By Calvin Shabb
The pool of applicants to this year’s Social Innovation Fast Pitch Competition (SIFP) was strong and each one of the quarter-finalists presented a great story. Unfortunately, as a young, non-profit, social venture ourselves, our funding limits the number of applicants who can advance to the finals. And that means even well deserving applicants are eliminated.
In this six-part series we’ll explore the quarter-finalists, their stories, and highlight some of the most innovative concepts for efficiently impacting social and environmental change in the Seattle area.
Thrive is a for-profit health and fitness tech startup founded by Damon Gjording and Dr. Michael Myint. There are an estimated 77 million active healthy lifestyle consumers in the U.S., and by 2017 there will be more than 440 million health and fitness apps and devices. The founders saw a problem in assessing individuals’ health: not being able to sync health and fitness devices and not knowing their overall health status. Thrive seamlessly syncs data from user’s devices, provides personalized recommendations for improving user’s health, and finally engage users to actively improve their health. A healthier lifestyle made easy.
Washington Center for Nursing (WCN) is a young non-profit founded by Christine Epina. Its goal is to support under-represented nursing students complete their studies. Washington’s current workforce does not reflect its diverse population, where research shows under-represented communities receive more care. WCN’s mission is to ensure there is an adequate nursing workforce to meet current and future health care needs of our population. To ensure equal care, WCN is working on a pilot program that includes needs assessments, a mentor network, and custom designed strategies. WCN’s effort to support students has the potential to improve quality and access to health care for under-represented communities throughout Washington.
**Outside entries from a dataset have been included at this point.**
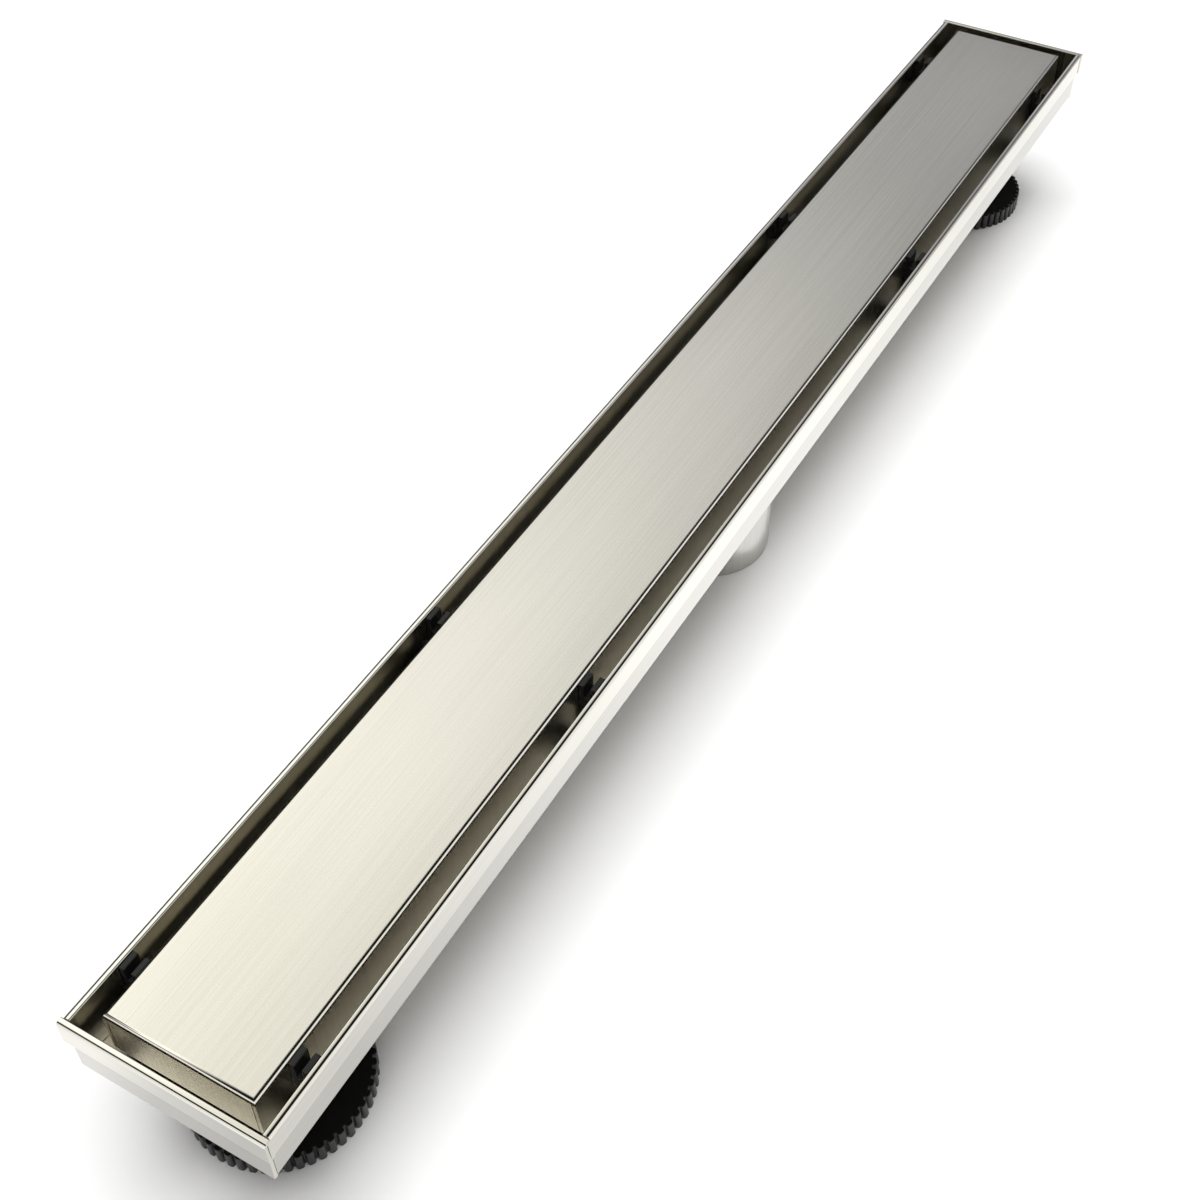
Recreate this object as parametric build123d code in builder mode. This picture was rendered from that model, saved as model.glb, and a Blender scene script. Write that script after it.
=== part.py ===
"""Linear shower drain: hemmed sheet trough, lift-out cover, spacer clips, outlet and levelling feet.

Millimetres, +Z up. X runs across the drain and Y along it. The origin is on the sub-floor,
on the axis of the outlet pipe. The front end is the one at -Y.
"""
from build123d import *
import os

os.makedirs("parts", exist_ok=True)

# Trough
length = 610.0  # over the hems of both end plates
width = 67.2  # over the hems of the long sides
sheet = 1.2  # thickness of every folded sheet
rim_height = 66.0  # from the sub-floor to the top of the hems
trough_depth = 22.0  # from the top of the hems to the underside of the floor
hem_depth = 9.0  # height of the layer folded down outside
bottom_bend = 1.4  # outside radius of the two long bends at the bottom
plate_corner = 0.5  # radius of an end plate's two lower corners
plate_overhang = 0.3  # how far an end plate's hem stands out past a long side

# Cover
side_gap = 6.2  # water slot between the cover and each long side
end_gap = 5.3  # water slot between the cover and each end plate
cover_proud = 0.4  # height of the cover above the hems
skirt_depth = 16.6  # from the cover's top to the lower edge of its skirts
cover_bend = 1.5  # outside radius of the bends round the cover's top
corner_seam = 0.25  # open seam where an end skirt meets a long skirt

# Outlet
outlet_diameter = 47.4
outlet_wall = 1.5
outlet_chamfer = 0.5
weld_leg = 2.0  # of the bead round the top of the pipe

# Spacer clips
clip_front_inset = 16.3  # from the cover's front end to the first clip's middle
clip_back_inset = 32.1  # from the cover's back end to the last clip's middle
clip_pair_spacing = 145.0  # between the two clips of each half
clip_length = 6.0
clip_below_rim = 0.5  # from the top of the hems down to the top of a clip
clip_leg = 1.9  # thickness of the two sprung legs
clip_slot_depth = 5.4
clip_head_depth = 11.0  # from the top of a clip down to the end of its full length
clip_play = 0.1  # clearance at the trough's wall and round the cover's skirt
clip_stem_length = 3.6
clip_stem_outside = 2.6  # how far the stem reaches outside the skirt
clip_lip = 1.6  # thickness of the lip inside the skirt
clip_lip_height = 3.4  # height of that lip above the skirt's lower edge
clip_round = 0.4

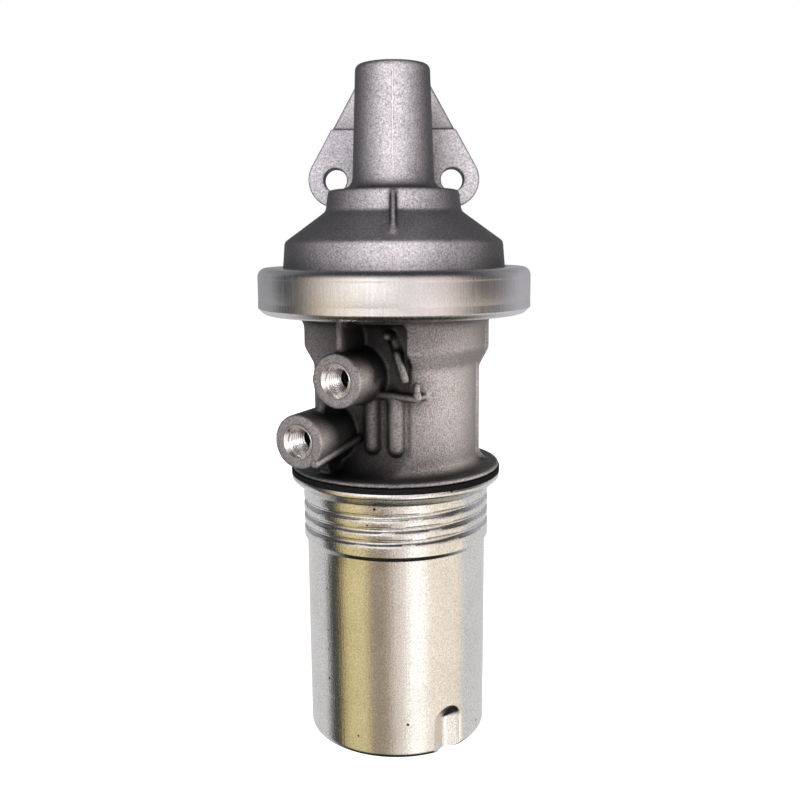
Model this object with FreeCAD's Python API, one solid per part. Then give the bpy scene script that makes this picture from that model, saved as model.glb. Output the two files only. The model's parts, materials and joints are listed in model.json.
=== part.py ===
"""Mechanical fuel pump with a screw-on filter canister, piece by piece, in millimetres."""
import FreeCAD, Part
import math
import os

from FreeCAD import Vector

# The pump axis stands upright. Heights count from the two mounting bolts, sizes are radii
# where they say radius, and the front of the pump looks towards -Y.
AXIS_TO_MOUNT = 58.0
WALL = 3.5
RUN_FIT = 0.05
SLIP = 0.3
PAST = 1.0
WIRE_SIDES = 8

# Rocker housing
TOWER_TOP = 42.3
TOWER_TOP_RADIUS = 15.1
TOWER_FOOT_RADIUS = 16.9
TOWER_BORE_RADIUS = 11.5
TOWER_CROWN = 4.0
TOWER_TOP_EDGE = 2.2
TOWER_FOOT_FILLET = 5.0
SHOULDER_TOP = -7.1
SHOULDER_RADIUS = 27.4
SHOULDER_HEIGHT = 8.4
SHOULDER_SLOPE = 0.7
SHOULDER_DRAFT = 0.6
CONE_HEIGHT = 12.3
RIM_HEIGHT = 10.3
RIM_DRAFT = 1.0
RIM_GAP = 1.0
RIM_WALL = 4.0
CAST_EDGE = 1.5
CAST_FILLET = 2.0
FINE_EDGE = 0.8
WEB_TOP = -4.0
GUIDE_LENGTH = 5.5
SEAL_HEIGHT = 4.5
SEAL_RADIUS = 9.5
SPRING_ROOM_RADIUS = 23.5
FRONT_RIB_WIDTH = 2.2
FRONT_RIB_OUT = 2.2
FRONT_RIB_DROP = 2.4
FRONT_RIB_REACH = 0.83
ROOT = 6.0

# Mounting flange, seen from the back
BOLT_SPACING = 53.4
BOLT_HOLE_RADIUS = 5.25
EAR_RADIUS = 12.4
FLANGE_TOP_RADIUS = 19.8
FLANGE_TOP_CENTRE = 32.2
FLANGE_THICK = 12.7
FLANGE_TOP_THICK = 7.0
FLANGE_STEP = 22.6
TUNNEL_HALF_WIDTH = 11.0
TUNNEL_TOP = 16.0
TUNNEL_FLOOR = -7.0
TUNNEL_EDGE = 4.5

# Rocker arm and its pin
PIN_BACK = 34.0
PIN_HEIGHT = 4.0
PIN_RADIUS = 4.0
PIN_BOSS_RADIUS = 8.5
PIN_BOSS_OUT = 17.5
PIN_PLUG_THICK = 1.8
BUSHING_WALL = 2.0
ARM_HUB_RADIUS = 8.6
ARM_NOSE_RADIUS = 4.5
ARM_FINGER_RADIUS = 2.9
ARM_FINGER_DROP = 1.4
ARM_FORK_HALF_WIDTH = 9.5
ARM_SLOT_HALF_WIDTH = 3.6
ARM_SLOT_WEB = 4.0
ARM_REACH = 46.0
ARM_END_RADIUS = 4.5
ARM_RISE = 5.0
ARM_BLADE_HALF_WIDTH = 5.5
PAD_HALF_WIDTH = 7.5
PAD_LENGTH = 13.0
PAD_RADIUS = 5.5

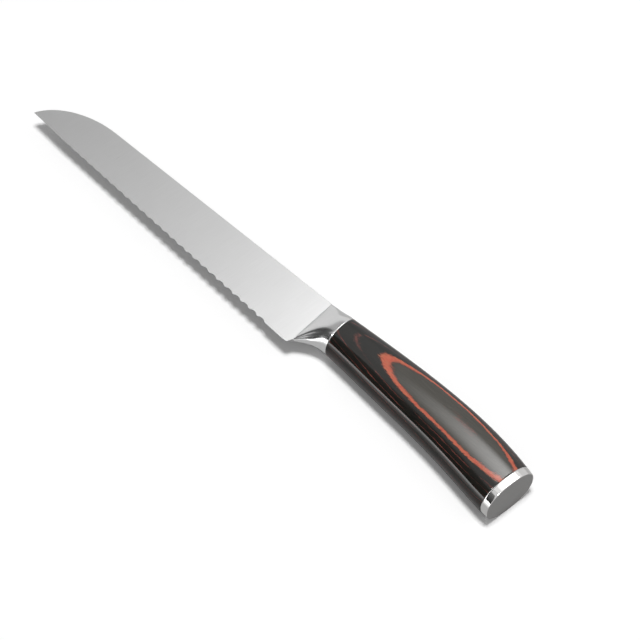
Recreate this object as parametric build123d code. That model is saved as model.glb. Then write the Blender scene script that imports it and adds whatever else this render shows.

The Wilderness Survival School’s (WSS) core philosophy is to improve children’s health and well-being by getting them to play outside . The world of entertainment media is causing a sharp increase in child obesity, anxiety, and depression. Founded nearly 30 years ago, WSS is tackling these problems by launching innovative health and afterschool programs. WSS is currently building on partnerships with PlayWorks and Treeswing. Under the direction of Executive Director Warren Moon the school, WSS has a model to roll out to the rest of Washington State and beyond. Its newest project is Northwest Recess 360, where WSS and partners will provide training sessions to instruct teachers and parents to manage recess, classrooms, and home life. WSS is ready to help thousands more kids get outside and play.
Calvin Shabb is a volunteer blogger. He is interested in accelerators and how they challenge entrepreneurs to step back and think critically about their ventures. He has a degree in public policy, and has worked in Nicaragua with another accelerator program run by Agora Partnerships. He has a chronic disease: wanderlust.